Data extract =

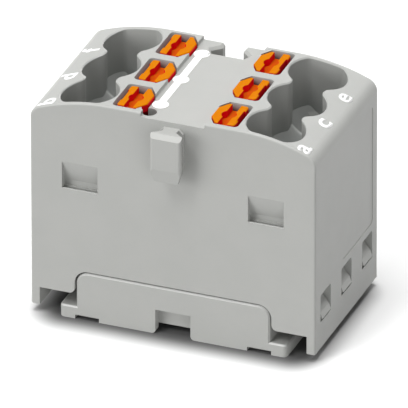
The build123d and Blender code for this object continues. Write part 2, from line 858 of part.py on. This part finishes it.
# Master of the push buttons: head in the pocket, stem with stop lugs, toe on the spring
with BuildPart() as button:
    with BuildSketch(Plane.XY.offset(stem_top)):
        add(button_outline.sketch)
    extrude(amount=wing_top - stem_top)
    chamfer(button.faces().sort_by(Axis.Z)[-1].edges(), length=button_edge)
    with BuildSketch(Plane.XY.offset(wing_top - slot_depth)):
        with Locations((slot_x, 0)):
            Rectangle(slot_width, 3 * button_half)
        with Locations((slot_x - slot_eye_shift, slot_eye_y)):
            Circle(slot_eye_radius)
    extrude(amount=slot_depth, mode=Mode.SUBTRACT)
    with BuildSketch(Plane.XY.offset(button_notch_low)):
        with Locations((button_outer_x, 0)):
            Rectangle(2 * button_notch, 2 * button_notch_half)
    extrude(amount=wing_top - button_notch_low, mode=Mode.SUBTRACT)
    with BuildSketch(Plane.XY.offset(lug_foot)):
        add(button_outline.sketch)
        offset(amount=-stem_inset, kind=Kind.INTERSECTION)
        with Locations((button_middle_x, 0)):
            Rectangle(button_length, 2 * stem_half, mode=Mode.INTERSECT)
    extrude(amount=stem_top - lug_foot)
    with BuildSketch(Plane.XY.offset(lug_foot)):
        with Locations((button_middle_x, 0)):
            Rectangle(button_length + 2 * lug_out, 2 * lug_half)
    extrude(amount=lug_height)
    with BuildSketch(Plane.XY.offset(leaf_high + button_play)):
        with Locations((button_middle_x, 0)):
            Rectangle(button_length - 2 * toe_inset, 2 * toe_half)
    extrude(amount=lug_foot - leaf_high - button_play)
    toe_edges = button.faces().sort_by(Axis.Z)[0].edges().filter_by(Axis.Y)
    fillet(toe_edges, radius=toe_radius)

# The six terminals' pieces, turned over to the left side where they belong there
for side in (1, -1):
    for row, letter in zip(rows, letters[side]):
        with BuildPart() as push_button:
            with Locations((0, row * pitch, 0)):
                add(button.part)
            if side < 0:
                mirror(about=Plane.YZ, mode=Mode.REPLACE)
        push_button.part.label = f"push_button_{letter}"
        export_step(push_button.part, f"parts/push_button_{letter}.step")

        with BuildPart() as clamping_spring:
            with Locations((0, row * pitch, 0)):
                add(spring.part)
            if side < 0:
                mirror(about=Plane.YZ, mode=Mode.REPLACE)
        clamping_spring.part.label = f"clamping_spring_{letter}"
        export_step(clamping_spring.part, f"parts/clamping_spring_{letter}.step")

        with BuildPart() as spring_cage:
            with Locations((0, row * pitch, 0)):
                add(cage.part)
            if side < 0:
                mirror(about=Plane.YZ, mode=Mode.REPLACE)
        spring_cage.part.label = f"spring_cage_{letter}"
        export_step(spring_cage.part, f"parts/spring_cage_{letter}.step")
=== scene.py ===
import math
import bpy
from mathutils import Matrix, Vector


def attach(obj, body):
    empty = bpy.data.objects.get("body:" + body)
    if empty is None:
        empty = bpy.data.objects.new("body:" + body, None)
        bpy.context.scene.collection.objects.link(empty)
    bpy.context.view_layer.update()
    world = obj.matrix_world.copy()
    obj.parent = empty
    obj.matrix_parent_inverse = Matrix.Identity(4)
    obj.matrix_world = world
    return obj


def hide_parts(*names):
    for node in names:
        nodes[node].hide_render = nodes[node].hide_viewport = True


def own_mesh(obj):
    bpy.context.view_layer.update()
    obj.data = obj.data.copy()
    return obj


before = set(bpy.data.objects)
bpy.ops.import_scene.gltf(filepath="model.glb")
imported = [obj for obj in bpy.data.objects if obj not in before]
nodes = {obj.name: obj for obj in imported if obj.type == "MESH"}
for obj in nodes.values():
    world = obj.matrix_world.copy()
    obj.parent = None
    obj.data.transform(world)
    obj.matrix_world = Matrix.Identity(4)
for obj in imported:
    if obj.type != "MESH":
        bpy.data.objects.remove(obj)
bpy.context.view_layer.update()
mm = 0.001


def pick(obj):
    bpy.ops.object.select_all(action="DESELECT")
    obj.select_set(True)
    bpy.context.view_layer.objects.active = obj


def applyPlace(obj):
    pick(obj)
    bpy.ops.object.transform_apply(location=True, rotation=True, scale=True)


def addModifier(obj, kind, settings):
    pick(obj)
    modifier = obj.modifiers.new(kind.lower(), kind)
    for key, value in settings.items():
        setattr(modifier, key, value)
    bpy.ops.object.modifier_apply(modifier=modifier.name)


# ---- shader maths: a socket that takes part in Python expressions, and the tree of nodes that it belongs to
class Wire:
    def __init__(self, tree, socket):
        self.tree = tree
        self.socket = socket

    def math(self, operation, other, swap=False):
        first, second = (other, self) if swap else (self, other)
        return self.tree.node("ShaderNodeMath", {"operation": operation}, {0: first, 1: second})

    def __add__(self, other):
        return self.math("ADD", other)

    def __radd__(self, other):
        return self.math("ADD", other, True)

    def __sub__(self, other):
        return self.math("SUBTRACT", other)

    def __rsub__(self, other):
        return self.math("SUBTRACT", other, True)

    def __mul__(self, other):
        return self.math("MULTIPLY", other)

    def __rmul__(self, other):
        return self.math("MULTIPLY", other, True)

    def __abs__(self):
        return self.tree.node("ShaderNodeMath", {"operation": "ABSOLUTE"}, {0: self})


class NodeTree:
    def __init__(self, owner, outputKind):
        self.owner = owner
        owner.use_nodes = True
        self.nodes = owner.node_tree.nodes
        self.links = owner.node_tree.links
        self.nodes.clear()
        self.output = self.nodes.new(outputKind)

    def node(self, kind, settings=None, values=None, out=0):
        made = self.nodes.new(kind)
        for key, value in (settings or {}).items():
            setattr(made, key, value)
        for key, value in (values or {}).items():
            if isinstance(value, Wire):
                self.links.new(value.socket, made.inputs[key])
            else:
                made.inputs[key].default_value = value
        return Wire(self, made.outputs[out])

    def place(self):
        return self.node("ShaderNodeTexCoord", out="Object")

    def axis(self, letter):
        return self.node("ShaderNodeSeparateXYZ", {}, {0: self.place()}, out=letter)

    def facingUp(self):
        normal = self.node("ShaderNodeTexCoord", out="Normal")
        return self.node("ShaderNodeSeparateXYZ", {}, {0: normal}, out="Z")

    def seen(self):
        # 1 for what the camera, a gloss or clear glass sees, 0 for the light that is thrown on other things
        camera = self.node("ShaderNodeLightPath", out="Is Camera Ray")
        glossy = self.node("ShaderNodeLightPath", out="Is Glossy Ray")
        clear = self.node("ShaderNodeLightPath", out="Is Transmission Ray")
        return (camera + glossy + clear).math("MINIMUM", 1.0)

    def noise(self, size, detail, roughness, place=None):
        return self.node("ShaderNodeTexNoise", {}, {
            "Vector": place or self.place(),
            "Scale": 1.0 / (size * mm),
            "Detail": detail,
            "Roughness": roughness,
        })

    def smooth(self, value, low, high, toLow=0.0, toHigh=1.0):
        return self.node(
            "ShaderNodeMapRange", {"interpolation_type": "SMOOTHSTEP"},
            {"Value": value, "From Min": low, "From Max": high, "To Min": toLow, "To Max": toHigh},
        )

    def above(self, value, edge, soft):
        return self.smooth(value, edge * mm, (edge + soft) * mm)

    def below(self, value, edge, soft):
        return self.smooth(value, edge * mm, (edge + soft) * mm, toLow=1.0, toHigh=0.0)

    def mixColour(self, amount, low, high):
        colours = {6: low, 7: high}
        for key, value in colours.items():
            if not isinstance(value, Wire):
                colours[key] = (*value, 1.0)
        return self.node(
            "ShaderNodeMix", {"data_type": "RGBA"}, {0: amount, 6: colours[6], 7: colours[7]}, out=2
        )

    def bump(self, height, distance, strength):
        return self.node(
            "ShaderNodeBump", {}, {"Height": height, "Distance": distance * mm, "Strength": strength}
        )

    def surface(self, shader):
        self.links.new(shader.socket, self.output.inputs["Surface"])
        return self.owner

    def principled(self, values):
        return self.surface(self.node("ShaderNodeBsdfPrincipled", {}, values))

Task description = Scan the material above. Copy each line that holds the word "Identity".

Task answer =
    obj.matrix_parent_inverse = Matrix.Identity(4)
    obj.matrix_world = Matrix.Identity(4)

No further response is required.